8) Security essentials (day‑1)

Run as non‑root, read‑only FS; drop capabilities (ALL by default, add minimal needed).
Pin images (avoid :latest); use imagePullPolicy: IfNotPresent unless debugging.
RBAC least privilege; bind specific ServiceAccount to your Deployment. Disable automount of service account tokens when not needed.
NetworkPolicy default‑deny + allow necessary egress/ingress.

apiVersion: networking.k8s.io/v1
kind: NetworkPolicy
metadata: { name: default-deny }
spec:
  podSelector: {}
  policyTypes: ["Ingress","Egress"]

Avoid hostPath volumes; don’t run privileged Pods unless you know why.
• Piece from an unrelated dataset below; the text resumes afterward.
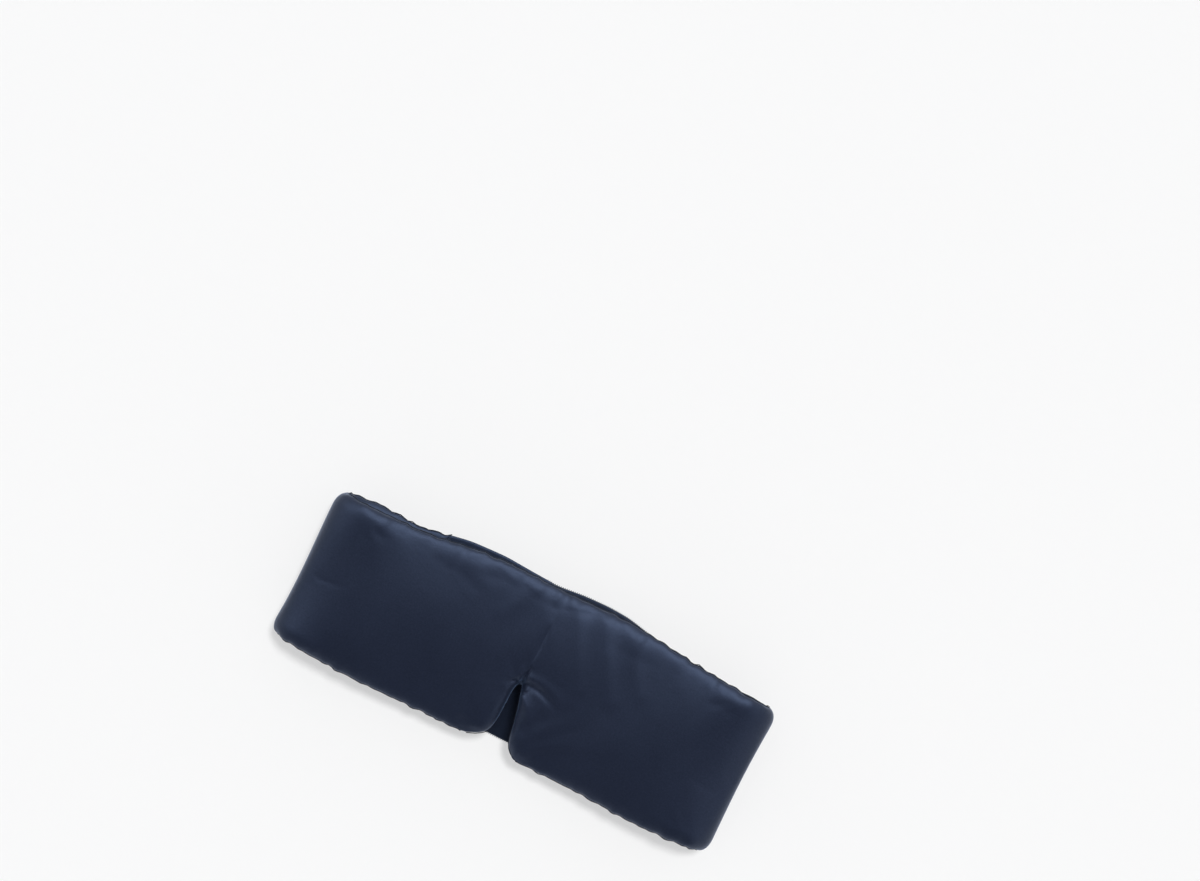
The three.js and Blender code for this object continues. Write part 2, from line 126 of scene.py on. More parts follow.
# Sides of the nose slit as (y, x), from the cheek edge up.
SLIT_LEFT = [
    (-50.4, -17), (-49.7, -13.5), (-47.6, -8.5), (-45.6, -5.2), (-43.4, -2.8), (-38.5, -1.2),
    (-33, -0.5), (-24, -0.4), (-16, -0.3), (-12.8, 0.1), (-10.6, 0.9), (-8.8, 2.2),
]
SLIT_RIGHT = [
    (-51.6, 24), (-51.3, 21.5), (-50.3, 17.4), (-48.6, 14.8), (-46.4, 12.8), (-43, 11.0),
    (-38.3, 9.9), (-33, 9.0), (-24, 6.9), (-18, 5.2), (-12, 3.6), (-8.8, 2.2),
]
SLIT_TOP = (2.2, -8.9)


def smooth_line(points, spread=7.0):
    """A function through points, with its corners rounded over about that length."""
    xs = np.arange(points[0][0] - 40.0, points[-1][0] + 40.0, 1.0)
    ys = np.interp(xs, [p[0] for p in points], [p[1] for p in points])
    reach = np.arange(-30, 31)
    weights = np.exp(-0.5 * (reach / spread) ** 2)
    padded = np.pad(ys, 30, mode="edge")
    ys = np.convolve(padded, weights / weights.sum(), mode="valid")
    return lambda x: np.interp(x, xs, ys)


front_brow = smooth_line(BROW_EDGE)
front_cheek = smooth_line(CHEEK_EDGE)
rear_brow = smooth_line(REAR_BROW, 3.5)
rear_cheek = smooth_line(REAR_CHEEK)


def waves(s, parts, phase=0.0):
    """A sum of sines, as (amplitude, wavelength) parts: an uneven line that is the same each run."""
    total = np.zeros_like(np.asarray(s, float))
    for k, (amplitude, length) in enumerate(parts):
        total += amplitude * np.sin(2 * math.pi * s / length + 1.7 * k * k + phase)
    return total


def quarter(share):
    """Rises from 0 to 1 as a quarter circle."""
    inner = 1 - np.clip(share, 0, 1)
    return np.sqrt(np.maximum(0, 1 - inner * inner))


def smoothstep(value):
    """Rises from 0 to 1, level at both ends."""
    value = np.clip(value, 0, 1)
    return value * value * (3 - 2 * value)


def eye_share(x):
    """How much of the eyes' extra padding there is at x: none at a fold, all of it over an eye."""
    return smoothstep((FOLD_X - np.abs(x)) / EYE_BLEND)


def front_middle(x):
    """Height of the front's middle surface, which hangs down between the folds."""
    sag = SAG * smoothstep((SAG_REACH - np.abs(x)) / SAG_REACH)
    return FRONT_Z + (CROWN_RISE - EYE_EXTRA) * eye_share(x) - sag


def line_distance(points, x, y):
    """Distance from each (x, y) to a line of points, and how far along the line that is, 0 to 1."""
    best = np.full(x.shape, 1e9)
    where = np.zeros(x.shape)
    count = len(points) - 1
    for i in range(count):
        x0, y0 = points[i]
        dx, dy = points[i + 1][0] - x0, points[i + 1][1] - y0
        t = np.clip(((x - x0) * dx + (y - y0) * dy) / (dx * dx + dy * dy), 0, 1)
        away = np.hypot(x - x0 - t * dx, y - y0 - t * dy)
        where = np.where(away < best, (i + t) / count, where)
        best = np.minimum(best, away)
    return best, where


def spacing(length, fine, step):
    """Stations from 0 to length: fine ones at the start, then about a step apart."""
    rest = length - fine[-1]
    count = max(1, round(rest / step))
    return np.array([*fine, *(fine[-1] + rest * (k + 1) / count for k in range(count))])


FINE = [0, 0.6, 1.4, 2.4, 3.6, 5.0, 6.6, 8.4]      # stations beside a seam
WIDTH = 101.0               # nominal width that the rows are spaced over
SLIT_ROWS = (26.0, 56.0)    # rows between these distances from the cheek edge are close together
SLIT_ROW_STEP = 1.25
ROW_STEP = 2.3
FRONT_STEP = 2.5
REAR_STEP = 2.6
ARC_STEPS = 20


def row_shares():
    """Where the rows of points lie, as shares of the way from the cheek edge to the brow edge."""
    low = spacing(SLIT_ROWS[0], FINE, ROW_STEP)
    middle = np.arange(SLIT_ROWS[0] + SLIT_ROW_STEP, SLIT_ROWS[1], SLIT_ROW_STEP)
    high = WIDTH - spacing(WIDTH - SLIT_ROWS[1], FINE, ROW_STEP)[::-1]
    return np.concatenate([low, middle, high]) / WIDTH


ROWS = row_shares()


def slit_side(side):
    """x of the slit's side, or of the middle above the slit, for each row."""
    points = SLIT_LEFT if side < 0 else SLIT_RIGHT
    bottom, top = front_cheek(SLIT_TOP[0]), front_brow(SLIT_TOP[0])
    y = bottom + ROWS * (top - bottom)
    return np.interp(y, [p[0] for p in points], [p[1] for p in points])


# Folds in the cover as (points, height, width). The first ones run from the tacked top of the
# slit, and the wide ones lie across the right eye.
COVER_FOLDS = [
    ([(2.2, -9.6), (1.9, -5), (2.6, -1), (3.6, 3)], -3.6, 1.2),
    ([(3.0, -8.8), (7.5, -7.4), (14, -8.0), (21, -10.4), (29, -14.5)], -2.5, 2.3),
    ([(4.0, -11.4), (7.0, -13.4), (11.5, -18.6)], -1.4, 1.3),
    ([(1.2, -9.2), (-1.0, -8.2), (-3.4, -9.6), (-4.6, -12.6)], -2.6, 1.1),
    ([(0.6, -7.6), (-6, -2), (-14, 6)], -0.6, 2.6),
    ([(5.4, -14.0), (9.4, -18.5), (15, -25.5), (20, -33)], 1.6, 3.0),
    ([(7.0, -10.8), (12, -12.6), (19, -16.5)], -1.1, 3.6),
    ([(5.0, -4.0), (12, -2.8), (20, -4.2), (30, -8.0)], 0.9, 2.8),
    ([(-1.4, -5.5), (-1.4, 2)], 0.6, 2.0),
    ([(-3.0, -16), (-7, -14), (-13, -15)], 0.5, 2.8),
]
WIDE_FOLDS = [
    ([(13, 45), (19, 30), (27, 14), (33, 4)], 0.8, 4.6),
    ([(30, 46), (37, 32), (46, 16), (52, 6)], 1.0, 5.0),
    ([(50, 45), (57, 30), (66, 17)], 0.7, 5.0),
    ([(78, 44), (84, 32)], 0.4, 5.0),
    ([(-16, 46), (-20, 34), (-26, 24)], 0.5, 5.0),
]


def fold_field(x, y):
    """Height of the folds in the cover over its plain padded surface."""
    height = np.zeros(x.shape)
    for points, rise, width in COVER_FOLDS:
        away, where = line_distance(points, x, y)
        fade = (1 - where) ** 0.8 * smoothstep(where * 8 + 0.45)
        height += rise * fade * np.exp(-((away / width) ** 2))
    for points, rise, width in WIDE_FOLDS:
        away, where = line_distance(points, x, y)
        height += rise * np.exp(-((away / width) ** 2)) * (1 - 0.5 * where)
    return height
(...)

9) Everyday `kubectl` (copy‑paste)

# Contexts & namespaces
kubectl config get-contexts
kubectl config set-context --current --namespace=prod

# Explore
kubectl get pods -owide -l app=web
kubectl describe pod <name>
kubectl get events --sort-by=.lastTimestamp

# Logs & exec
kubectl logs deploy/web -f --all-containers
kubectl exec -it deploy/web -- sh

# Debug
kubectl debug deploy/web -it --image=busybox --target=app   # ephemeral container
kubectl port-forward svc/web 8080:80

# Explain API
kubectl explain deploy.spec.template.spec.containers.resources

Pitfalls & fast fixes

| Pitfall | Why it bites | Fix | |---|---|---| | No requests/limits | Noisy‑neighbor, OOMKills, CPU throttling | Set realistic requests/limits and monitor | | Probes missing/miswired | Broken rollouts, traffic to dead pods | Wire readiness/liveness/startup endpoints | | Using NodePort in prod | Fragile exposure | Use Ingress/Gateway or LoadBalancer | | Baking secrets in image | Leaks, hard to rotate | Use Secrets + env/volume; rotate | | Stateful DB on emptyDir | Data loss on reschedule | Use PVC/StatefulSet or managed DB | | Rolling update flaps | Readiness flips too early | Wait for DB/dep; gate on real checks | | One big namespace | RBAC and blast radius grow | Use namespaces per env/team/service | | No PDB | Drains kill availability | Add PodDisruptionBudget |

Quick checklist

[ ] Deployment + Service + Ingress/Gateway in a Namespace.
[ ] Requests/Limits & Probes set; handle SIGTERM.
[ ] Config via ConfigMap/Secret; no secrets in images.
[ ] HPA on CPU/memory; metrics‑server installed.
[ ] PVC/StatefulSet only when you must run state; backups planned.
[ ] RBAC, NetworkPolicy, non‑root securityContext.
[ ] Rollout status/undo wired into CI/CD.

One‑minute adoption plan

Add requests/limits and probes to every workload; fix readiness first.
Put config in ConfigMaps/Secrets; swap env vars for hardcoded values.
Front services with a Service; expose via Ingress/Gateway.
Enable HPA (CPU 70%) and add a small PDB.
Lock down with non‑root, RBAC, and a default‑deny NetworkPolicy; document kubectl runbooks.